When Catherine M. Dopp needed new sneakers, she didn't toss the old ones -- she gave them to her doctor.

The worn-down shoes show how far the multiple sclerosis patient has traveled since she left Kane Regional Center in Ross four years ago.

Dopp will be at Three Rivers Center for Independent Living in Swissvale this morning to celebrate the success of "Nursing Home Transitions: Choosing Community," a year-old program that offers senior citizens or those with disabilities a chance to leave assisted-care facilities and live at home.

"They're offering me a whole new life," said Dopp, 41, of Avalon, who has lived nearly 20 years with MS, a degenerative neurological disease.

The program is run by human services agencies, with money from the state and federal government.

It has helped 64 people in seven counties -- including 30 in Allegheny County -- to move from institutions to homes or apartments. Another 64 Allegheny County residents are preparing to move.

Unlike similar programs that preceded it, this program pays $4,000 toward relocation expenses and any other government assistance to which the individuals are entitled, said program coordinator Lynn Buccilli. Program staffers also coordinate homemaker and medical services.

Dopp was 23 when MS began to gradually rob her of balance, coordination, her career as a cardiothoracic nurse and, eventually, her independence.

At 36, she joined her grandmother in the county-run nursing home. That lasted 22 months, Dopp said, just long enough for her to know she would do anything to keep from going back.

Dr. Eric Rodriguez, a geriatrician with the University of Pittsburgh Institute on Aging and associate professor of geriatric medicine at University of Pittsburgh Medical Center, said moving home can greatly benefit people.

"I think (people) lose a lot when they move into an institutional setting, especially here in Pittsburgh where the sense of neighborhood is so strong," Rodriguez said. "It's not just the loss of a home, but the loss of a home in a community, of the habitual things they do in a community. Schedules are enforced; you have to go to bed when the staff says, get up when the staff says."

Still, Rodriguez said he had some reservations about the program, including whether people would get sufficient support services.

"It's not clear if it is cheaper to have someone in a community, with the same needs that put them in the nursing home, than it is to have them live in the nursing home," he said. "I'm skeptical."

At times it's tough, says Dopp, who went from being nearly bedridden to walking with a walker. The improvement was made possible through rigorous physical therapy, sheer will and the help of a daily-living assistant. She shudders to think of the progress she might have lost by staying institutionalized.

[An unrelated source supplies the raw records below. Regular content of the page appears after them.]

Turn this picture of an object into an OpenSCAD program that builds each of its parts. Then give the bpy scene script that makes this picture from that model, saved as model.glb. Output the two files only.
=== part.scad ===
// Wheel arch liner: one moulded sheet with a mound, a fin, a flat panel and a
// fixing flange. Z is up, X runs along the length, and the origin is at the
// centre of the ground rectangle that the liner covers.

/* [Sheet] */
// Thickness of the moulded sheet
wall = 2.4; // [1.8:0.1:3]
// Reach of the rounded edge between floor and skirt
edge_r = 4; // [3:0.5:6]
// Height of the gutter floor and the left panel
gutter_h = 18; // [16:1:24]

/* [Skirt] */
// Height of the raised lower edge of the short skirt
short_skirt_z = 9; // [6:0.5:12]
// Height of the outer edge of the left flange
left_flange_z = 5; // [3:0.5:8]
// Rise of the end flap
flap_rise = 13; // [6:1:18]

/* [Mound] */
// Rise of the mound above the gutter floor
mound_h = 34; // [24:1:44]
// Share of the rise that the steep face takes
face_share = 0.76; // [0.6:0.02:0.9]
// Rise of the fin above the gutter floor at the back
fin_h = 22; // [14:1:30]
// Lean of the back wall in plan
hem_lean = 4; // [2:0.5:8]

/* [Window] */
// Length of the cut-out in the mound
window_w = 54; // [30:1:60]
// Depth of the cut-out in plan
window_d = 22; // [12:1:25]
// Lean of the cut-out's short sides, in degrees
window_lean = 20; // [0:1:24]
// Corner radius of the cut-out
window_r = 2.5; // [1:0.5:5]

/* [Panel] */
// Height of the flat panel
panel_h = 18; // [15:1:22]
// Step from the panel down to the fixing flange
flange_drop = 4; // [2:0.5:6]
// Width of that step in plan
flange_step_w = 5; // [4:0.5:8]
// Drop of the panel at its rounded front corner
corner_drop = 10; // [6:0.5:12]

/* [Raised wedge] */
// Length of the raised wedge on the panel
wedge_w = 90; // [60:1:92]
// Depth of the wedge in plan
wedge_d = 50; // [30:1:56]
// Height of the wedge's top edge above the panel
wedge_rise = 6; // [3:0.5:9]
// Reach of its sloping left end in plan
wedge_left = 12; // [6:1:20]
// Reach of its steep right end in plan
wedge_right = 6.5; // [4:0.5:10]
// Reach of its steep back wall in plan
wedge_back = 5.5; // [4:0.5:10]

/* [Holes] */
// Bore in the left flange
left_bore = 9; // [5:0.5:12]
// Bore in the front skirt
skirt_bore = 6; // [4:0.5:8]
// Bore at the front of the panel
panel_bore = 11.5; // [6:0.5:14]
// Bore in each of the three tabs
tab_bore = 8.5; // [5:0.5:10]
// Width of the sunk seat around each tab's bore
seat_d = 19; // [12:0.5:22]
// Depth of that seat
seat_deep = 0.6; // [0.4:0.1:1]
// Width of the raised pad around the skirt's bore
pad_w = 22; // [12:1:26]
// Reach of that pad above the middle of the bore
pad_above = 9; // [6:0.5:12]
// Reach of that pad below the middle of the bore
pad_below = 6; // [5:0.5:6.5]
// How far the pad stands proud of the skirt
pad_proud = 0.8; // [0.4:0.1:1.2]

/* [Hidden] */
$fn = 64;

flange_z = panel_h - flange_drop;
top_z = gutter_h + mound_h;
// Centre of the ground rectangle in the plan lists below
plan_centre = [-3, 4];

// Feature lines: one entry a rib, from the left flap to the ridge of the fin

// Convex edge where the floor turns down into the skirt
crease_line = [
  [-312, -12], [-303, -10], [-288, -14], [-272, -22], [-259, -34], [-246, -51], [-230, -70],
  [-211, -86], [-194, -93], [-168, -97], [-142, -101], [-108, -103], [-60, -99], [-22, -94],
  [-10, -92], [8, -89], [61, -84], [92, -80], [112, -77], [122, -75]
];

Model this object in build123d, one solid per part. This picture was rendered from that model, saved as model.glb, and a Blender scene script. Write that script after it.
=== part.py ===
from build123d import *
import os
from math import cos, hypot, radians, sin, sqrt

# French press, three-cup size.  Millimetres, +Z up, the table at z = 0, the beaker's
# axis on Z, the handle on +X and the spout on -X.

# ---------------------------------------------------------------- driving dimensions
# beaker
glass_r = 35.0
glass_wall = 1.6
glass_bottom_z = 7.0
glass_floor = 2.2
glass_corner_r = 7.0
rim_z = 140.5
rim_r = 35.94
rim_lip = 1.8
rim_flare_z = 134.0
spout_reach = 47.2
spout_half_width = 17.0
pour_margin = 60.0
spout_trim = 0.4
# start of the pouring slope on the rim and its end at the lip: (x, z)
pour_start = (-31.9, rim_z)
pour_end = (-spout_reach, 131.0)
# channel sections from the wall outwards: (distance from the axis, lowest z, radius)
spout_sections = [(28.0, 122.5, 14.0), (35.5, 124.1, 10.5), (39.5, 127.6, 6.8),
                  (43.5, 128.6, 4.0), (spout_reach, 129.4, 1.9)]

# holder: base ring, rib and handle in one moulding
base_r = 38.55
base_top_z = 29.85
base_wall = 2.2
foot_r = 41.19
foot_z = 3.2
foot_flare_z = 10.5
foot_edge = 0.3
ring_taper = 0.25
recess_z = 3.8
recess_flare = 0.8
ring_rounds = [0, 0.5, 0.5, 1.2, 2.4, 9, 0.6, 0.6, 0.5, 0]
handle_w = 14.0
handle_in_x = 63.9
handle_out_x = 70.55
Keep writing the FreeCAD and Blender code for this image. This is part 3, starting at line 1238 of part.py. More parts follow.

"I'd be back to not walking, in bed and just getting out because it's the rules," she said.

A devout Roman Catholic, Dopp no longer prays for absolute recovery. Instead, she counts the blessings independence has brought her: a swim with the dolphins, several hot air balloon rides and, much to her surprise, a fiance.

Dopp and Ken Whigham, a coordinator of nursing home transition services, met when he worked for Three Rivers scheduling replacement home assistants. He proposed in November and they plan to be married next May.

Dopp already is planning her walk down the aisle -- without her electric wheelchair.

"This is the best I've been in years," she said. "It's been this way since I left the nursing home."